Mousonturm Großkampfwoche. Jeden Tag mindestens ein Event. Am Sonntag als Appetizer für die Woche Tricky, the Godfather of TripHop. Bevor der Mann aus Bristol auf die Bühne kommt, läuft ausgerechnet „In The Air Tonight“ (immerhin dessen erster und auch bester Song) über die PA. Dezenter Hinweis auf die musikalische Entwicklung, die Tricky noch nehmen könnte (und somit eher eine Drohung) oder nur Verweis auf den Geruch, den ein paar gerauchte Tüten Backstage hinterlassen haben könnten? Die Fans reagieren eher amüsiert, auch genervt oder mit Hohngelächter. Vielleicht dient ja auch einer der berühmtesten Drumbeats der Popgeschichte Trickys Band – mit Bass, Drums, Keyboards, Gitarre plus Electronics recht normal besetzt – als Einsatz. Aber weit gefehlt. Das Band bricht vorher ab und das Quartett entwickelt gleich seinen eigenen, anfangs eher langsam sich eingroovenden Beat. Und Tricky, dieser ausgemergelte kleine Kumpan, kommt auf die Bühne, dreht sich erstmal
mit dem Rücken zum Publikum („So bleibt das jetzt die ganze Zeit“, mutmaßt V.), nestelt an sich herum und bläst Rauchwolken in Richtung Schlagzeug. Warum nur haben sich die Techniker kurz zuvor noch die Mühe gemacht, die Bühne in künstlichen Nebel zu hüllen?

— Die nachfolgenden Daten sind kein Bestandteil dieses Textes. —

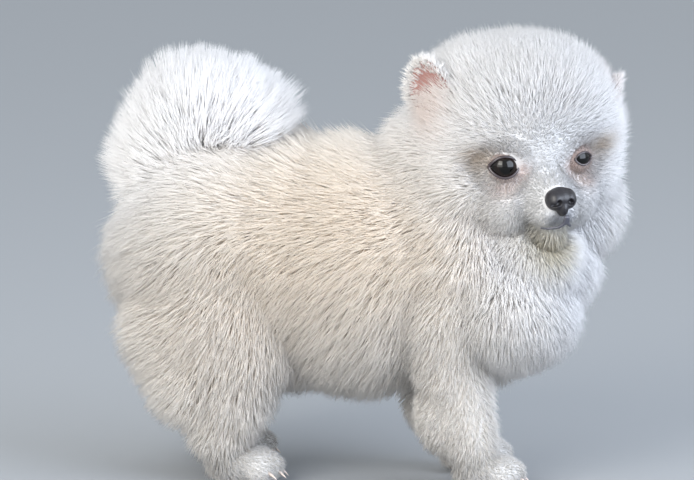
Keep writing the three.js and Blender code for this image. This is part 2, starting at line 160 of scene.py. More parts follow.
FLESH = [
    ball("torso", (14, 0, 95), (46, 29, 38), 25),
    ball("torso", (-20, 0, 96), (38, 25, 36), 27),
    ball("torso", (-48, 0, 98), (32, 28, 33), 28),
    ball("torso", (38, 0, 112), (26, 20, 26), 27),
    ball("torso", (54, 0, 93), (31, 27, 33), 25),
    limb("neck", (50, 0, 112), 25, (62, 6, 134), 22, 20),
    ball("neck", (52, 2, 136), (18, 20, 20), 23),
    ball("neck", (94, 14, 122), (14, 14, 14), 20),
    ball("neck", (54, -9, 124), (14, 14, 14), 20),
    ball("neck", (78, -13, 83), (16, 18, 16), 20),
    ball("neck", (86, -16, 104), (13, 12, 16), 14),
    ball("neck", (88, 5, 98), (13, 14, 14), 18),
    limb("tail", (-66, 0, 116), 7, (-73, 0, 138), 6, 28),
    limb("tail", (-73, 0, 138), 6, (-63, 0, 156), 5, 33),
    limb("tail", (-63, 0, 156), 5, (-46, 0, 153), 4, 31),
    ball("crown", (-2, 0, 1), (33, 31, 30), CROWN_COAT, True),
    ball("crown", (-5, -12, 12), (20, 18.5, 18.5), CROWN_COAT, True),
    ball("crown", (-5, 12, 10), (20, 18.5, 18.5), CROWN_COAT, True),
    ball("cheek", (2, 15, -15), (20, 15, 16), CROWN_COAT, True),
    ball("cheek", (2, -15, -15), (20, 15, 16), CROWN_COAT, True),
    ball("cheek", (15, 13, -23), (13, 10, 11), 7, True),
    ball("cheek", (15, -13, -23), (13, 10, 11), 7, True),
    ball("face", (17.5, 14.5, -7), (10, 10, 10), 1.5, True),
    ball("face", (16.6, -16.2, -7), (10, 10, 10), 1.5, True),
    limb("muzzle", (14, 0, -17), 15, (34, 0, -23), 9, 1.8, True),
    ball("muzzle", (34, 4.6, -27), (9, 6, 6), 1.6, True),
    ball("muzzle", (34, -4.6, -27), (9, 6, 6), 1.6, True),
    limb("chin", (8, 0, -31), 10, (30, 0, -35), 5.6, 7.0, True),
] + leg_masses()

PLUME_BASE = np.array((-64, 0, 126))

# How each region's coat grows: tufts for each square millimetre, width at the widest in millimetres,
# degrees from the surface at the root and at the tip, how far the tips cling together, and how far out
# through the coat its woolly underfur stands.
DENSITY, WIDTH, STAND, CLING, UNDERFUR = range(5)
GROWTH = {
    "torso": (1.9, 0.45, (56, 30), 0.3, 0.47),
    "neck": (2.25, 0.43, (58, 32), 0.2, 0.47),
    "tail": (2.6, 0.45, (58, 32), 0.42, 0.46),
    "crown": (2.85, 0.37, (62, 36), 0.12, 0.47),
    "cheek": (2.85, 0.38, (60, 34), 0.15, 0.47),
    "face": (4.6, 0.3, (46, 22), 0.05, 0.0),
    "muzzle": (4.6, 0.28, (42, 18), 0.05, 0.0),
    "chin": (3.4, 0.32, (56, 30), 0.15, 0.0),
    "foreleg": (1.4, 0.43, (56, 30), 0.15, 0.42),
    "hindleg": (1.3, 0.47, (56, 30), 0.28, 0.44),
    "paw": (3.0, 0.32, (40, 18), 0.1, 0.0),
}
# The coat's pieces, and their regions.
PIECES = {
    "torso": ("torso",),
    "neck": ("neck",),
    "tail": ("tail",),
    "head": ("crown", "cheek"),
    "face": ("face", "muzzle", "chin"),
    "legs": ("foreleg", "hindleg", "paw"),
}
REGIONS = list(GROWTH)
MOST_TRIANGLES = 190000
# The share of short tufts, how many long ones make a lock, and the share that strays out of the coat.
SHORT_SHARE = 0.45
LOCK_SIZE = 26
STRAY_SHARE = 0.07


# Sums over rows of places or directions.

def lengths(rows):
    return np.linalg.norm(rows, axis=1)


def unit(rows):
    """Directions, scaled to a length of 1."""
    return rows / np.maximum(lengths(rows), 1e-9)[:, None]


def bell(places, centre, radius, power=2):
    """1 at the centre, and less and less round it."""
    return np.exp(-(lengths(places - centre) / radius) ** power)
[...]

Nach dieser kurzen Meditation geht´s gleich ans eingemachte und die Band rockt vehement los. Eine Sängerin übernimmt – wie fast am ganzen Abend – eigentlich die Hauptarbeit der Lead Vocals während Tricky, anfangs bei fetten, tiefen Sound fast nicht vernehmbar, seine dunkel gefärbten Sprechpassagen drüber legt. Dabei arbeitet er sich am Mikro ab, wirkt eher wie ein Windhund, der noch nicht aus der Startbox gelassen wurde oder wie Boxer, der sich tänzelnd, aber gar nicht wirklich locker in den Kampf begibt, ein Hypermotoriker, der sich gleich seines T-Shirts entledigt als sie es eher eine Zwangsjacke, seine Tattoos zeigt, die auf der dunkle Haut wie verwaschen wirken.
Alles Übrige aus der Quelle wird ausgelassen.